FIG. 1 is a schematic flowscheme incorporating a cross section of a production well showing the arrangement of the monitoring and control system of the present invention.
FIG. 2 is a flammability graph of λ versus nitrogen equivalent in a produced gas.
The present invention, comprising a process and apparatus for monitoring the co-produced gas of a petroleum in-situ combustion production well, provides a degree of control and safety over flammability and detonation conditions in such a well which is in marked contrast to the lack of monitoring and control practiced in the prior art. Typically, in an in-situ combustion enhanced recovery petroleum project, the production well is placed into a petroleum bearing formation, and the petroleum, if not naturally pressurized, is pumped from the petroleum bearing formation. Natural production by reservoir pressure usually does not produce significant quantites of oil in in-situ combustion eligible projects. It is therefore necessary to pump the petroleum from the production well. Pumping of such reservoirs may produce only limited quantities of oil economically. Water flooding may be the next production procedure to yield additional oil. Finally an enhanced production method, such as in-situ combustion, may be applied to the reservoir. Various hydrocarbon gases and vapors, as well as water vapor, are produced in association with the petroleum. These gases typically comprise lower and intermediate hydrocarbons, carbon monoxide and occasionally other fuel components, such as hydrogen or hydrogen sulfide with nitrogen and carbon dioxide. The nitrogen is present usually with air assisted combustion. When pure oxygen is used, the nitrogen content will be negligible. The nitrogen and carbon dioxide are inert and, therefore, can render a nonflammable co-produced gas product, if sufficient amounts are present. When in-situ combustion is utilized, the potential exists for air, oxygen, carbon monoxide and hydrocarbons to appear with the above gases. The air, oxygen, carbon monoxide and hydrocarbons render the associated co-produced gas flammable or detonable, depending upon the exact compositional range of these gaseous and vapor components.
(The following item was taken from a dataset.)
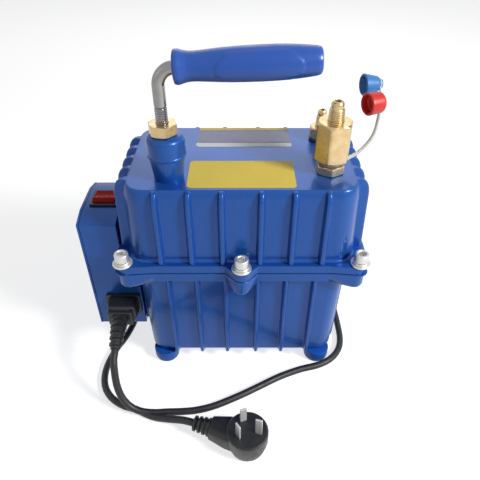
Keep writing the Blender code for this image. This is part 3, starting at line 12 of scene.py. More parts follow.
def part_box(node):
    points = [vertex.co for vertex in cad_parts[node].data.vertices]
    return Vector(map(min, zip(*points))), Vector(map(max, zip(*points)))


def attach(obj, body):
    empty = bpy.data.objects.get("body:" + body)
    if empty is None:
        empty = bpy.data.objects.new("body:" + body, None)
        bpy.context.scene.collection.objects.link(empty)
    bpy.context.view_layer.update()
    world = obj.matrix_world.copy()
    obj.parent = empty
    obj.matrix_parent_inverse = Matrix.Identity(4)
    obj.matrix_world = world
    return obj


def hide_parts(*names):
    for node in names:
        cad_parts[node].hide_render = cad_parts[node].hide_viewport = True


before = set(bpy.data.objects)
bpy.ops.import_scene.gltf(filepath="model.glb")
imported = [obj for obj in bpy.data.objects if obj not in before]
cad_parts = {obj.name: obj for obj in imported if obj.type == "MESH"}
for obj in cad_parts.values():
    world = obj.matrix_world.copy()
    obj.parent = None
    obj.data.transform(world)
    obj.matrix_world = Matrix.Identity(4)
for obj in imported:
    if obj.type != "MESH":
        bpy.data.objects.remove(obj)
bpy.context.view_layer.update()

# Camera: stands in front of the pump, a little above its handle, and looks down at it.
# It is level, so the pump's upright edges lean together towards the floor.
MM = 0.001
shell_low, shell_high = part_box("upper_shell")
middle_x = (shell_low.x + shell_high.x) / 2
camera_back = 390 * MM
camera_height = 429.4 * MM
camera_pitch = math.radians(38.6)
focal_pixels = 481.8
picture_pixels = 480
centre_pixel = 241.5

lens = bpy.data.cameras.new("front_view")
lens.sensor_width = 36
lens.lens = lens.sensor_width * focal_pixels / picture_pixels
lens.shift_x = (picture_pixels / 2 - centre_pixel) / picture_pixels
lens.clip_start = 0.01
camera = bpy.data.objects.new("front_view", lens)
bpy.context.scene.collection.objects.link(camera)
camera.location = (middle_x, -camera_back, camera_height)
camera.rotation_euler = (math.pi / 2 - camera_pitch, 0, 0)
bpy.context.scene.camera = camera
bpy.context.scene.view_settings.view_transform = "Standard"

# Floor: a wide, matt, near white sheet under the pump. Its tone has a faint slow variation,
# as paper has, and it carries the soft shadow. It glows for rays that show it, so it looks white.
floor_size = 12
floor_mesh = bpy.data.meshes.new("floor")
bm = bmesh.new()
bmesh.ops.create_grid(bm, x_segments=1, y_segments=1, size=floor_size / 2)
bm.to_mesh(floor_mesh)
bm.free()
floor = bpy.data.objects.new("floor", floor_mesh)
bpy.context.scene.collection.objects.link(floor)


def new_material(name, metallic=0.0):
    """A plain node material with its tree, its shader and its object coordinates."""
    made = bpy.data.materials.new(name)
    made.use_nodes = True
    tree = made.node_tree
    shader = tree.nodes["Principled BSDF"]
    shader.inputs["Metallic"].default_value = metallic
    place = tree.nodes.new("ShaderNodeTexCoord")
    return made, tree, shader, place.outputs["Object"]


def noise(tree, place, scale, detail=2.0, roughness=0.5):
    """A fine cloudy pattern from 0 to 1."""
    node = tree.nodes.new("ShaderNodeTexNoise")
    node.inputs["Scale"].default_value = scale
    node.inputs["Detail"].default_value = detail
    node.inputs["Roughness"].default_value = roughness
    tree.links.new(place, node.inputs["Vector"])
    return node.outputs["Fac"]


def spread(tree, value, low, high, start=0.3, end=0.7):
    """Bring a pattern's middle range to the range low to high."""
    node = tree.nodes.new("ShaderNodeMapRange")
    node.inputs["From Min"].default_value = start
    node.inputs["From Max"].default_value = end
    node.inputs["To Min"].default_value = low
    node.inputs["To Max"].default_value = high
    tree.links.new(value, node.inputs["Value"])
    return node.outputs["Result"]


def two_tones(tree, shader, value, first, second):
    """Colour a material between two close tones, by a pattern."""
    node = tree.nodes.new("ShaderNodeMix")
    node.data_type = "RGBA"
    node.inputs["A"].default_value = (*first, 1)
    node.inputs["B"].default_value = (*second, 1)
    tree.links.new(value, node.inputs["Factor"])
    tree.links.new(node.outputs["Result"], shader.inputs["Base Color"])


def shown(tree, hidden, visible):
    """One value for rays that light things, another for rays that show this as a background."""
    rays = tree.nodes.new("ShaderNodeLightPath")
    seen = rays.outputs["Is Camera Ray"]
    for kind in ("Is Glossy Ray", "Is Transmission Ray"):
        either = tree.nodes.new("ShaderNodeMath")
        either.operation = "MAXIMUM"
        tree.links.new(seen, either.inputs[0])
        tree.links.new(rays.outputs[kind], either.inputs[1])
        seen = either.outputs["Value"]
    return spread(tree, seen, hidden, visible, 0, 1)


paper, tree, shader, place = new_material("floor_paper")
two_tones(tree, shader, noise(tree, place, 3), (0.62, 0.62, 0.625), (0.66, 0.66, 0.66))
shader.inputs["Roughness"].default_value = 0.9
shader.inputs["Specular IOR Level"].default_value = 0.1
floor_glow = 0.72
tree.links.new(shown(tree, 0, floor_glow), shader.inputs["Emission Strength"])
shader.inputs["Emission Color"].default_value = (1, 1, 1, 1)
floor_mesh.materials.append(paper)

# Light: a dim pale room, a soft lamp high on the right, a long weak one behind that the top plate
# mirrors, and a weaker one on the left.
world = bpy.data.worlds.new("pale_room")
world.use_nodes = True
background = world.node_tree.nodes["Background"]
background.inputs["Color"].default_value = (0.93, 0.95, 1.0, 1)
room_light, room_seen = 0.15, 0.95
world.node_tree.links.new(shown(world.node_tree, room_light, room_seen), background.inputs["Strength"])
bpy.context.scene.world = world


def soft_lamp(name, place, target, width, height, power):
    """A rectangular area lamp that looks at its target; power in watts."""
    lamp = bpy.data.lights.new(name, "AREA")
    lamp.shape = "RECTANGLE"
    lamp.size = width
    lamp.size_y = height
    lamp.energy = power
    holder = bpy.data.objects.new(name, lamp)
    bpy.context.scene.collection.objects.link(holder)
    holder.location = place
    holder.rotation_euler = (Vector(target) - Vector(place)).to_track_quat("-Z", "Y").to_euler()


pump_centre = (middle_x, 0, 0.13)
soft_lamp("lamp_right", (1.0, -0.62, 0.95), pump_centre, 0.28, 0.28, 17)
soft_lamp("lamp_back", (0.03, 1.25, 0.93), pump_centre, 1.0, 0.55, 2.6)
soft_lamp("lamp_left", (-1.1, -0.5, 0.8), pump_centre, 0.6, 0.6, 0.3)


# Cord: round three-core lead in black rubber, 7 mm thick, run from the connector down to the floor,
# along the front, round the back and into the plug.
def smooth_path(points, spacing):
    """Evenly spaced points along a Catmull-Rom curve through the given ones."""
    ends = [points[0] * 2 - points[1]] + list(points) + [points[-1] * 2 - points[-2]]
    dense = []
    for k in range(1, len(ends) - 2):
        a, b, c, d = ends[k - 1:k + 3]
        for i in range(24):
            t = i / 24
            dense.append(0.5 * ((b * 2) + (c - a) * t + (a * 2 - b * 5 + c * 4 - d) * t * t
                                + (b * 3 - a - c * 3 + d) * t * t * t))
    dense.append(points[-1])
    total = sum((q - p).length for p, q in zip(dense, dense[1:]))
    count = max(2, round(total / spacing))
    picked = [dense[0]]
    walked = 0.0
    for p, q in zip(dense, dense[1:]):
        step = (q - p).length
        while len(picked) < count and walked + step >= total * len(picked) / count:
            share = (total * len(picked) / count - walked) / step
            picked.append(p.lerp(q, share))
        walked += step
    picked.append(dense[-1])
    return picked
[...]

The present invention utilizes a system of periodic repetitious sampling of the co-produced gas wherein the samples are passed through a gas analyzer, preferably including a gas chromatograph, to ascertain the exact composition of the sampled gas. The analyzed gas composition is then fed to a digital computer as an input to an automatically calculated computation or comparison of the sample composition and pre-existing programmed data on compositions and flammability already existing in the digital computer. Alternatively, the analyzed gas composition may be manually checked by an operator against pre-existing flammability specifications to determine flammability and detonation potential. To correctly and accurately ascertain safe versus unsafe gas production in in-situ combustion projects, it is also necessary to consider other parameters aside from gas composition. The temperature and pressure of the production well is also important in determining flammability conditions in the production well. The present invention provides input of such down hole temperature and pressure conditions or conditions representative of down hole conditions into the control system taking the form of a digital computer. Again, alternatively, a manual operator could observe temperature and pressure sensitive equipment to make the appropriate computation and comparison for flammability detection. Alternatively, the temperature of the produced oil can be detected, which temperature is approximately the same as down hole temperatures. Pressure at the well head is within several psi of the down hole pressure condition, dependent on the length of the well. Therefore, pressure can be sensed at the well head, rather than at the bottom of the well, to provide an accurate indication of down hole pressure.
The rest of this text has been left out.